_STATED GOAL_
Return the listing word for word, as given.

# start of DATA

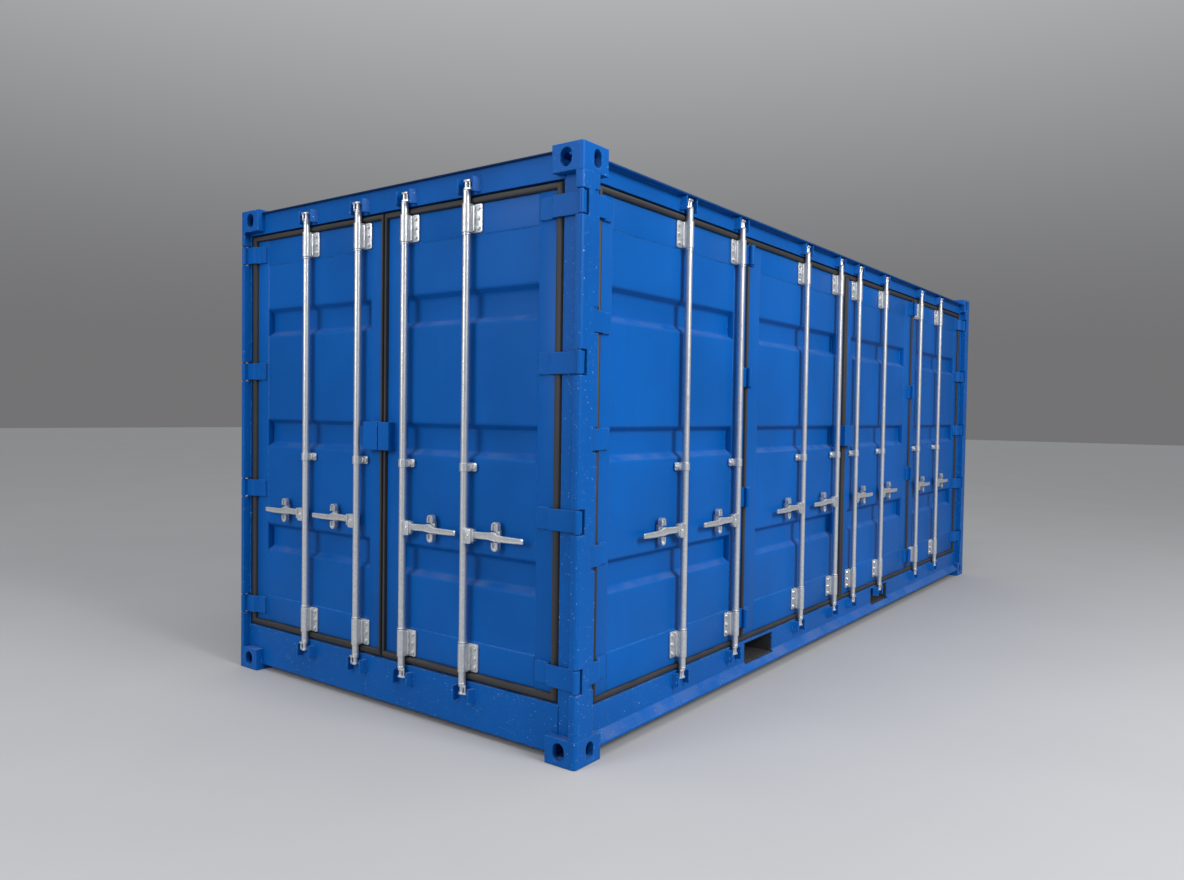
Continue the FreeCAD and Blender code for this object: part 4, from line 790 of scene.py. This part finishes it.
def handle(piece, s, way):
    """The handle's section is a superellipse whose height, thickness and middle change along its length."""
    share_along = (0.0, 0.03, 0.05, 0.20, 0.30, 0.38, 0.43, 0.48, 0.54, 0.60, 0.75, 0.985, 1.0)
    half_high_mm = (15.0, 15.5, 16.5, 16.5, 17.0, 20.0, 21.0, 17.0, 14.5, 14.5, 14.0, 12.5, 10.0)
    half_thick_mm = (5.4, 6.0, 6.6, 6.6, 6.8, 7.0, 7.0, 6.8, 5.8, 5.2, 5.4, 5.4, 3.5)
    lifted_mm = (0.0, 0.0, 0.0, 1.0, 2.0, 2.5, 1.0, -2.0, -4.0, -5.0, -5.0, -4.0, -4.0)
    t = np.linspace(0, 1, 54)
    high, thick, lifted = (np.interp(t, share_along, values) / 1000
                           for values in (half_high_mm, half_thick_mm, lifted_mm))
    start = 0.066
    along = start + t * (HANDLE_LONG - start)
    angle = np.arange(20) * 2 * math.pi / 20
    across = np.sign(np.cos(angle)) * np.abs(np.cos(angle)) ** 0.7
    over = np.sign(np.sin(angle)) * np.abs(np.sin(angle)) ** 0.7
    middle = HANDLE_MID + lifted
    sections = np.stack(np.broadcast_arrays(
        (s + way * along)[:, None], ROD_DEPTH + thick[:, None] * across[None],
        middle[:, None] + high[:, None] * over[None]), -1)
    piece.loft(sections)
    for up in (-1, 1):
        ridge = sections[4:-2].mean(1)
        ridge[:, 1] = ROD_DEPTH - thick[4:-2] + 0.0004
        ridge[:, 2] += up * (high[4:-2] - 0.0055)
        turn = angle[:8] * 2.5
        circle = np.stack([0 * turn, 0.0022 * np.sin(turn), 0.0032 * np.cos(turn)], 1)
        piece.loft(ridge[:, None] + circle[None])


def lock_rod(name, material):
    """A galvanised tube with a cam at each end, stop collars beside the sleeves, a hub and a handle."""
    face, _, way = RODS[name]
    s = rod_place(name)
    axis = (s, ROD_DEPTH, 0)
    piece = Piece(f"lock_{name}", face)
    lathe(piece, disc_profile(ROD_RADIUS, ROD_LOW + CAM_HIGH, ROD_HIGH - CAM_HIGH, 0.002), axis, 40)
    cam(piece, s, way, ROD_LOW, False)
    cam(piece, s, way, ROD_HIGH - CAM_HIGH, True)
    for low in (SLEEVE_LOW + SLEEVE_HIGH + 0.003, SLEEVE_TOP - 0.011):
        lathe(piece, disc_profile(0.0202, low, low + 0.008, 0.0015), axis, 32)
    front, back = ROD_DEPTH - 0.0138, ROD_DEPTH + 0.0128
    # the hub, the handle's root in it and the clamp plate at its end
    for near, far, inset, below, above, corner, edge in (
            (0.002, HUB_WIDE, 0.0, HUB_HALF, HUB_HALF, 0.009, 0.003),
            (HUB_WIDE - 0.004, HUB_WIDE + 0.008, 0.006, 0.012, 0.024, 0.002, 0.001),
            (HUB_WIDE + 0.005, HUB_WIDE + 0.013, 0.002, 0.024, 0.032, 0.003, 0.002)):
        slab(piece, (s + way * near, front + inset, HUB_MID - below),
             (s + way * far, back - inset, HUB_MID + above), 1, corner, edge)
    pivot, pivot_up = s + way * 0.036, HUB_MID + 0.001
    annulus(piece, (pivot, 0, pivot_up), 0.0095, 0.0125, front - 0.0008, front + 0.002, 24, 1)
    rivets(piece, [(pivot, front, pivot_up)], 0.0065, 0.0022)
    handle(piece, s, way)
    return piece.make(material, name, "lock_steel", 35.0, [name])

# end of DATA

_TASK RESPONSE_
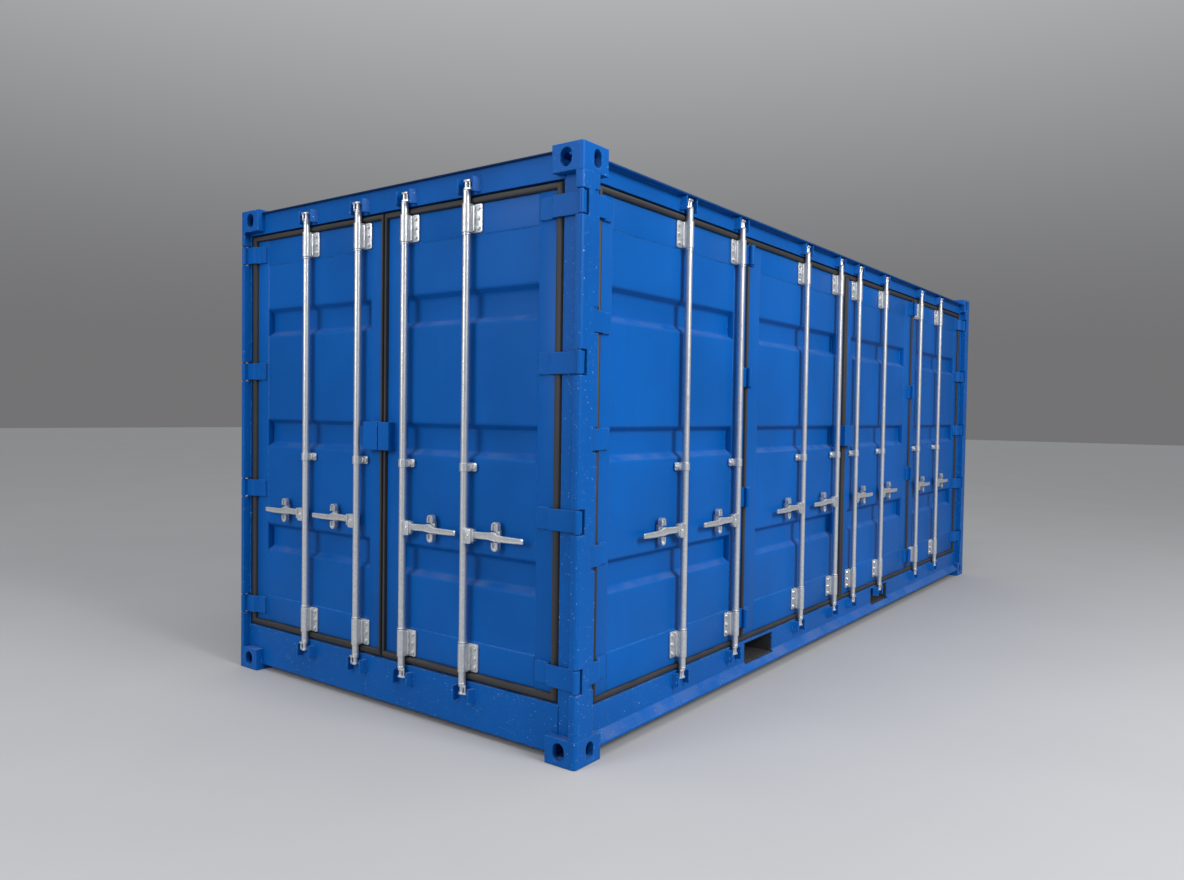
Continue the FreeCAD and Blender code for this object: part 4, from line 790 of scene.py. This part finishes it.
def handle(piece, s, way):
    """The handle's section is a superellipse whose height, thickness and middle change along its length."""
    share_along = (0.0, 0.03, 0.05, 0.20, 0.30, 0.38, 0.43, 0.48, 0.54, 0.60, 0.75, 0.985, 1.0)
    half_high_mm = (15.0, 15.5, 16.5, 16.5, 17.0, 20.0, 21.0, 17.0, 14.5, 14.5, 14.0, 12.5, 10.0)
    half_thick_mm = (5.4, 6.0, 6.6, 6.6, 6.8, 7.0, 7.0, 6.8, 5.8, 5.2, 5.4, 5.4, 3.5)
    lifted_mm = (0.0, 0.0, 0.0, 1.0, 2.0, 2.5, 1.0, -2.0, -4.0, -5.0, -5.0, -4.0, -4.0)
    t = np.linspace(0, 1, 54)
    high, thick, lifted = (np.interp(t, share_along, values) / 1000
                           for values in (half_high_mm, half_thick_mm, lifted_mm))
    start = 0.066
    along = start + t * (HANDLE_LONG - start)
    angle = np.arange(20) * 2 * math.pi / 20
    across = np.sign(np.cos(angle)) * np.abs(np.cos(angle)) ** 0.7
    over = np.sign(np.sin(angle)) * np.abs(np.sin(angle)) ** 0.7
    middle = HANDLE_MID + lifted
    sections = np.stack(np.broadcast_arrays(
        (s + way * along)[:, None], ROD_DEPTH + thick[:, None] * across[None],
        middle[:, None] + high[:, None] * over[None]), -1)
    piece.loft(sections)
    for up in (-1, 1):
        ridge = sections[4:-2].mean(1)
        ridge[:, 1] = ROD_DEPTH - thick[4:-2] + 0.0004
        ridge[:, 2] += up * (high[4:-2] - 0.0055)
        turn = angle[:8] * 2.5
        circle = np.stack([0 * turn, 0.0022 * np.sin(turn), 0.0032 * np.cos(turn)], 1)
        piece.loft(ridge[:, None] + circle[None])


def lock_rod(name, material):
    """A galvanised tube with a cam at each end, stop collars beside the sleeves, a hub and a handle."""
    face, _, way = RODS[name]
    s = rod_place(name)
    axis = (s, ROD_DEPTH, 0)
    piece = Piece(f"lock_{name}", face)
    lathe(piece, disc_profile(ROD_RADIUS, ROD_LOW + CAM_HIGH, ROD_HIGH - CAM_HIGH, 0.002), axis, 40)
    cam(piece, s, way, ROD_LOW, False)
    cam(piece, s, way, ROD_HIGH - CAM_HIGH, True)
    for low in (SLEEVE_LOW + SLEEVE_HIGH + 0.003, SLEEVE_TOP - 0.011):
        lathe(piece, disc_profile(0.0202, low, low + 0.008, 0.0015), axis, 32)
    front, back = ROD_DEPTH - 0.0138, ROD_DEPTH + 0.0128
    # the hub, the handle's root in it and the clamp plate at its end
    for near, far, inset, below, above, corner, edge in (
            (0.002, HUB_WIDE, 0.0, HUB_HALF, HUB_HALF, 0.009, 0.003),
            (HUB_WIDE - 0.004, HUB_WIDE + 0.008, 0.006, 0.012, 0.024, 0.002, 0.001),
            (HUB_WIDE + 0.005, HUB_WIDE + 0.013, 0.002, 0.024, 0.032, 0.003, 0.002)):
        slab(piece, (s + way * near, front + inset, HUB_MID - below),
             (s + way * far, back - inset, HUB_MID + above), 1, corner, edge)
    pivot, pivot_up = s + way * 0.036, HUB_MID + 0.001
    annulus(piece, (pivot, 0, pivot_up), 0.0095, 0.0125, front - 0.0008, front + 0.002, 24, 1)
    rivets(piece, [(pivot, front, pivot_up)], 0.0065, 0.0022)
    handle(piece, s, way)
    return piece.make(material, name, "lock_steel", 35.0, [name])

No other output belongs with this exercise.